Pada 18 Mei 2021, vaksin COVID-19 Pfizer-BioNTech telah mendapat izin dari Health Sciences Authority untuk anak-anak berusia 12-15 tahun. Ini adalah vaksin COVID-19 pertama yang diizinkan untuk digunakan di Singapura untuk kelompok usia ini.
Pada tanggal 31 Mei 2021, pemerintah mengumumkan bahwa Singapura akan memperluas program vaksinasi COVID-19 untuk mencakup siswa berusia 12 tahun ke atas.
Uji coba vaksin Pfizer-BioNTech dan Moderna telah dimulai pada anak-anak berusia 6 bulan sejak akhir Maret tahun ini.
Hasil uji coba fase 3 awal untuk vaksin Pfizer-BioNTech telah menunjukkan hasil yang menjanjikan tentang kemanjuran vaksin tersebut. Uji coba ini dilakukan terhadap 2.260 remaja berusia 12 - 15 tahun yang menerima dua dosis standar vaksin Pfizer.
Vaksin tersebut 100% efektif pada kelompok perlakuan. Dalam uji coba ini, 18 kasus COVID-19 diamati pada kelompok plasebo (1.129 anak) dibandingkan dengan tidak ada kasus pada kelompok yang divaksinasi (1.131 anak). Hasil penelitian juga menunjukkan bahwa mereka mengembangkan tingkat antibodi penghambat virus yang jauh lebih tinggi dibandingkan dengan anak-anak berusia 16-25 tahun pada uji coba sebelumnya.
Efek samping yang umum terjadi pada vaksinasi sejauh ini termasuk rasa sakit di tempat suntikan, kelelahan, sakit kepala, nyeri otot, menggigil, nyeri sendi, demam, mual, tidak enak badan, dan pembengkakan kelenjar getah bening.
Laporan sejauh ini menunjukkan bahwa vaksin ini menimbulkan respons imun yang baik, dan sangat aman bagi anak-anak dan remaja, setidaknya bagi mereka yang berusia di atas 12 tahun yang telah menerima vaksin. Namun, respons kekebalan tubuh anak-anak yang kuat berarti bahwa mereka mungkin lebih mungkin mengalami demam setelah vaksinasi dibandingkan orang dewasa.

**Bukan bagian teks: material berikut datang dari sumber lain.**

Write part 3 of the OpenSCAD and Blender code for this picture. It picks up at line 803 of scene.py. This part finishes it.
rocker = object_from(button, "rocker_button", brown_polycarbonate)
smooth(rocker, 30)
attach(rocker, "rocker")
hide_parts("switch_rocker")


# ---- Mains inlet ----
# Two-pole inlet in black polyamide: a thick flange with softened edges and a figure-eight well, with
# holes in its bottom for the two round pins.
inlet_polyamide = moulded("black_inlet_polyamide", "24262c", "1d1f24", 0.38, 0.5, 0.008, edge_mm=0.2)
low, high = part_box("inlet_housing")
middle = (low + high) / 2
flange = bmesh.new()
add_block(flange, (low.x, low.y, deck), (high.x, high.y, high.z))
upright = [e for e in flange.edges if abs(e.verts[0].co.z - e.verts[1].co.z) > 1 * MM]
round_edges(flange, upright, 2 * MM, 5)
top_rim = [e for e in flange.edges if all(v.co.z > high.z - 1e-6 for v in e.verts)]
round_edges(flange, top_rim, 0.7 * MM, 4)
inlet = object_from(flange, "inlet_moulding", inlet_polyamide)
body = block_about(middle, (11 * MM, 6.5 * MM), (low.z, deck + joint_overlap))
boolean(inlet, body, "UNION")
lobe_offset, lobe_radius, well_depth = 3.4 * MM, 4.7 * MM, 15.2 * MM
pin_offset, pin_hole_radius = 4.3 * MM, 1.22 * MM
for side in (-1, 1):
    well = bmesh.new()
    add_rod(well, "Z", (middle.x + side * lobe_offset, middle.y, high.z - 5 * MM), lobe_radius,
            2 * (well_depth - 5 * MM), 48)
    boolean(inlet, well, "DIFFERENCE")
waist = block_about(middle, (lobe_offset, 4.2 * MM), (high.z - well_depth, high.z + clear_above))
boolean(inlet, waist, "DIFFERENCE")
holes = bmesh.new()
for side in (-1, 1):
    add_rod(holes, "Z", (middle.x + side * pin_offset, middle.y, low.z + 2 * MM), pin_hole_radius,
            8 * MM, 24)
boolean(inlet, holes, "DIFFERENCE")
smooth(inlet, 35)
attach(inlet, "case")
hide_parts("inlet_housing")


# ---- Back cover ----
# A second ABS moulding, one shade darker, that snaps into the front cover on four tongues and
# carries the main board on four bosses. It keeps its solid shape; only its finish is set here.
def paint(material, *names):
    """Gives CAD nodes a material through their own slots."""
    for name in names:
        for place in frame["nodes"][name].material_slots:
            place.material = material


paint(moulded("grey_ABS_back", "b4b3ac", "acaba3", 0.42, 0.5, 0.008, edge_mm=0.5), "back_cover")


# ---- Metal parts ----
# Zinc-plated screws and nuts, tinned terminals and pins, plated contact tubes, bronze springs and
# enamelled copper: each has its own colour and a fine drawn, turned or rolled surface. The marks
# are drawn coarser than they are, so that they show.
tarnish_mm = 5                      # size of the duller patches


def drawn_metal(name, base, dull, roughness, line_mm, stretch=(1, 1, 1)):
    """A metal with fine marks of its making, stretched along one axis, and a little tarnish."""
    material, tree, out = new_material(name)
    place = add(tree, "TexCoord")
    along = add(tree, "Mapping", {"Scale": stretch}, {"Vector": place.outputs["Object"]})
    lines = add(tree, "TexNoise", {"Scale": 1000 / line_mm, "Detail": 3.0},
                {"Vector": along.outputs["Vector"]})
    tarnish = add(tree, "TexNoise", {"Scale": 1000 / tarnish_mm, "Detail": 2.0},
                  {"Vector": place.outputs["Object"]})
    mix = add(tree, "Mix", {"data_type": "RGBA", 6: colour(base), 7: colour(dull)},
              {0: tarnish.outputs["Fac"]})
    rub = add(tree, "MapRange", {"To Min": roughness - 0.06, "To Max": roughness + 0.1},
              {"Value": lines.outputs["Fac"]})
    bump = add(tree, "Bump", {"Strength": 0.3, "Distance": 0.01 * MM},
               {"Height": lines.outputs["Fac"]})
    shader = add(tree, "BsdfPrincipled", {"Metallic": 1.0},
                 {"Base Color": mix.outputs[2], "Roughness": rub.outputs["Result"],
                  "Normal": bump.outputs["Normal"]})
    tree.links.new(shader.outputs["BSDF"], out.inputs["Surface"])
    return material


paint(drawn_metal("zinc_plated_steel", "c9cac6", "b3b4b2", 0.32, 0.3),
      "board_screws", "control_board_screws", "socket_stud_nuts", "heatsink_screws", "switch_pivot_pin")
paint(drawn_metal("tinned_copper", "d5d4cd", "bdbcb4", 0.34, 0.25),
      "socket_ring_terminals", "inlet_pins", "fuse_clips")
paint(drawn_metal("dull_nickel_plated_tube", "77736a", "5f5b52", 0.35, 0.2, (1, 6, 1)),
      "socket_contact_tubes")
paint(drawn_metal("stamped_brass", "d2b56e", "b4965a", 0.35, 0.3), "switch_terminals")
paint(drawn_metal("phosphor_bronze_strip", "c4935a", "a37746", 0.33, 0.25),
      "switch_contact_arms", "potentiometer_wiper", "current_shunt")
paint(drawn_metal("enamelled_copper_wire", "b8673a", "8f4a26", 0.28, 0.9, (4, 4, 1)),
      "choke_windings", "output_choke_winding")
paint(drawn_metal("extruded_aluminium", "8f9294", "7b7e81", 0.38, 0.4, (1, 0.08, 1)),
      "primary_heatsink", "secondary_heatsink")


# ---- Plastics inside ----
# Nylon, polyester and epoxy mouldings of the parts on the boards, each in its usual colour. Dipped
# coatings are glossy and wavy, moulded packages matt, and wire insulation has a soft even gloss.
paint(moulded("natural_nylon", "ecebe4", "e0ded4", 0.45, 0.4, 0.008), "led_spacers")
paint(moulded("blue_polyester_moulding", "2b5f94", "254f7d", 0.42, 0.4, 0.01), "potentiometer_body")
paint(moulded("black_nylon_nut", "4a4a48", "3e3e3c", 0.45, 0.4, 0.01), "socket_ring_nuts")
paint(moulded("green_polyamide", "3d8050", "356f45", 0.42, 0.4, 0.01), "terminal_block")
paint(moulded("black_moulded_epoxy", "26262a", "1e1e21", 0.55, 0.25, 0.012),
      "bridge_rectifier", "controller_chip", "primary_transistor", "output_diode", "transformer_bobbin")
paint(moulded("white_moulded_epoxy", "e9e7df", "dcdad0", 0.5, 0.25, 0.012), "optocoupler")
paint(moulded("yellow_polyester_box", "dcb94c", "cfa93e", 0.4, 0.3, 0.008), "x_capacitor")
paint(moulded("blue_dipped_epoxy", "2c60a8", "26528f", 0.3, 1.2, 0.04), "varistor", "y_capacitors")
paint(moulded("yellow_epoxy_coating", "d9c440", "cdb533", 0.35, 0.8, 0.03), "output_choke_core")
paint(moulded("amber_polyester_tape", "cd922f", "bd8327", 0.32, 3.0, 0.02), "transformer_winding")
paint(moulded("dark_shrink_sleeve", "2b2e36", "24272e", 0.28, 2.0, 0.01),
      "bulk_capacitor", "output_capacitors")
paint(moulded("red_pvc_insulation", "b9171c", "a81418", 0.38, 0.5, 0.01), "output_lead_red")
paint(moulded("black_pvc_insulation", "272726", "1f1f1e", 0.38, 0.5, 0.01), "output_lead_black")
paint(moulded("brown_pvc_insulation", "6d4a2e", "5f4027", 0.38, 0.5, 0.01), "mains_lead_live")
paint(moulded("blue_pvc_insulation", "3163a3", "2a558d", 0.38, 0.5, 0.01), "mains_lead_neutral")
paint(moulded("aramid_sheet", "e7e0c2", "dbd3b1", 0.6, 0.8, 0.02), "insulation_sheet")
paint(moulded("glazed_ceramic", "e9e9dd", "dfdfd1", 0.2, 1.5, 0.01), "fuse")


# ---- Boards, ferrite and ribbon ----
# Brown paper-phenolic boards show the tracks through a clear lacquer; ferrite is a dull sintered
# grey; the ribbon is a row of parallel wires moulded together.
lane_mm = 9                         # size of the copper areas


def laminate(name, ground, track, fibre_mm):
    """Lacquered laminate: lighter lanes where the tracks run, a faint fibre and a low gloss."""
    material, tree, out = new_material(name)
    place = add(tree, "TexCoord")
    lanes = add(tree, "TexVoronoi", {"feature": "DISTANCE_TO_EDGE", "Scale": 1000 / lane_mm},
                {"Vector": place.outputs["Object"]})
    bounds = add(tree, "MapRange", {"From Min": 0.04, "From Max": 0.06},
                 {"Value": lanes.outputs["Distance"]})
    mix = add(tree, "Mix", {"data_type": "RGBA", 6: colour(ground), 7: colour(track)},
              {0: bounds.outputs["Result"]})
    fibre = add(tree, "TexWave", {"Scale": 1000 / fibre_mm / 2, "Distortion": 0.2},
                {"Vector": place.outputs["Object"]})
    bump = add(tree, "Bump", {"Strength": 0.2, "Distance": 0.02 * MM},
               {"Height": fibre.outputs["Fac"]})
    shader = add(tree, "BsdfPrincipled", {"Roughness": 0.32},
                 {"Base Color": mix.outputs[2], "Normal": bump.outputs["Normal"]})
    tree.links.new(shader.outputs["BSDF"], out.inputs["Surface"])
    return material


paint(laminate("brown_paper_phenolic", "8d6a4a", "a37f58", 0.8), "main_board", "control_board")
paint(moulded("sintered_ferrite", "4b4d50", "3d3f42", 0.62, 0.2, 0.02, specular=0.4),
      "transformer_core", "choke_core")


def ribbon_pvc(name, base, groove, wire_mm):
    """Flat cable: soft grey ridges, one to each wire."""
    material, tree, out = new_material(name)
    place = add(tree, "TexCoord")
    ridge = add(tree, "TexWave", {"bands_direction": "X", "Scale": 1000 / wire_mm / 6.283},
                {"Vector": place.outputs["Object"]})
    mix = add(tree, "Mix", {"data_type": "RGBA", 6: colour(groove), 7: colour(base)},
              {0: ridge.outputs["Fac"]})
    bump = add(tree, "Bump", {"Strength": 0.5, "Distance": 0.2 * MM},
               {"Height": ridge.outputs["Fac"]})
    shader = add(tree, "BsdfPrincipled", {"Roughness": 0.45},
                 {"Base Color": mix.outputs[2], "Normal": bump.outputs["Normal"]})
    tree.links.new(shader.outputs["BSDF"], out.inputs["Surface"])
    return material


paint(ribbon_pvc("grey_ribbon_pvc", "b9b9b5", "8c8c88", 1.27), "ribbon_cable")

Dalam hal keamanan vaksinasi, uji coba pediatrik juga perlu melihat respons imun yang terlalu kuat yang dapat memperburuk penyakit, serta tanda-tanda bahwa peserta mungkin mengalami reaksi imun yang mirip dengan yang terlihat pada MIS-C.
Pedoman yang sama berlaku untuk individu yang divaksinasi dan yang tidak divaksinasi, berapa pun usianya. Sebagai orang tua, Anda dapat membantu anak-anak Anda tetap aman dengan melakukan hal-hal berikut:
Para ahli telah menyarankan individu untuk segera mencari perawatan medis setelah mengalami gejala, bahkan gejala ringan sekalipun. Jika anak Anda mengalami gejala pernapasan seperti batuk, pilek, atau demam, kunjungi Klinik Kesiapsiagaan Kesehatan Masyarakat terdekat. Tindakan pencegahan seperti itu adalah kunci untuk menjaga keamanan masyarakat.